Building a Time-Respectful Culture
Tools and tactics are necessary, but lasting change requires a shift in culture. A time-respectful culture is one where ending a meeting on time is not seen as cutting the conversation short but as a sign of good facilitation. It is a culture where starting a meeting on time is the norm, not the exception. It is a culture where people feel empowered to leave a meeting at its scheduled end time without guilt or judgment.
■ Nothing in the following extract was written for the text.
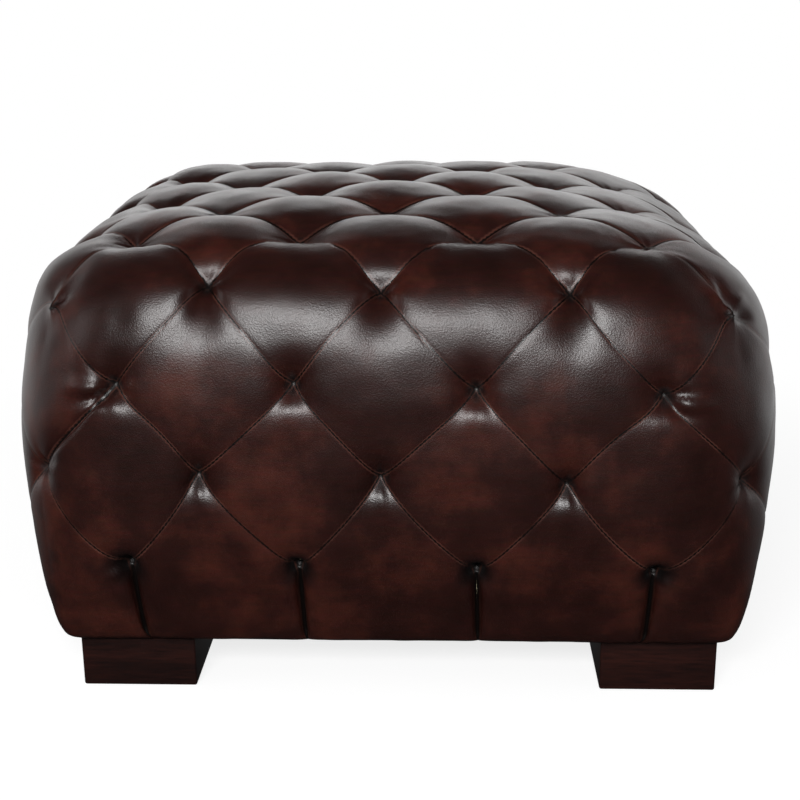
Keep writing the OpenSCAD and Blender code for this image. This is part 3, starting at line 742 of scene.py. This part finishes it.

Leadership Must Model the Behavior
Culture flows from the top. When leaders consistently end their meetings on time, it signals that time discipline matters. When they consistently overrun, it signals the opposite. Leaders who want to build a time-respectful culture should start by auditing their own meeting habits. End every meeting at or before the scheduled time, even if it means tabling a discussion. Apologize when you run over. Thank people for their time. These small gestures set the tone for the entire organization.
Establish Team Agreements
Make meeting discipline explicit. Create team agreements that codify expectations: meetings start on time, they end on time, agendas are shared in advance, and action items are documented. Post these agreements somewhere visible and reference them when the team drifts. Having an explicit agreement makes it easier for anyone to speak up when a meeting is running over, because they are enforcing a shared norm rather than voicing a personal complaint.
Celebrate Improvement
When a meeting that used to run over consistently starts ending on time, acknowledge it. When a team reduces their total meeting hours, recognize the effort. Positive reinforcement is more effective than criticism in building lasting habits. Celebrate the teams and individuals who model good meeting discipline, and make their practices visible to the rest of the organization.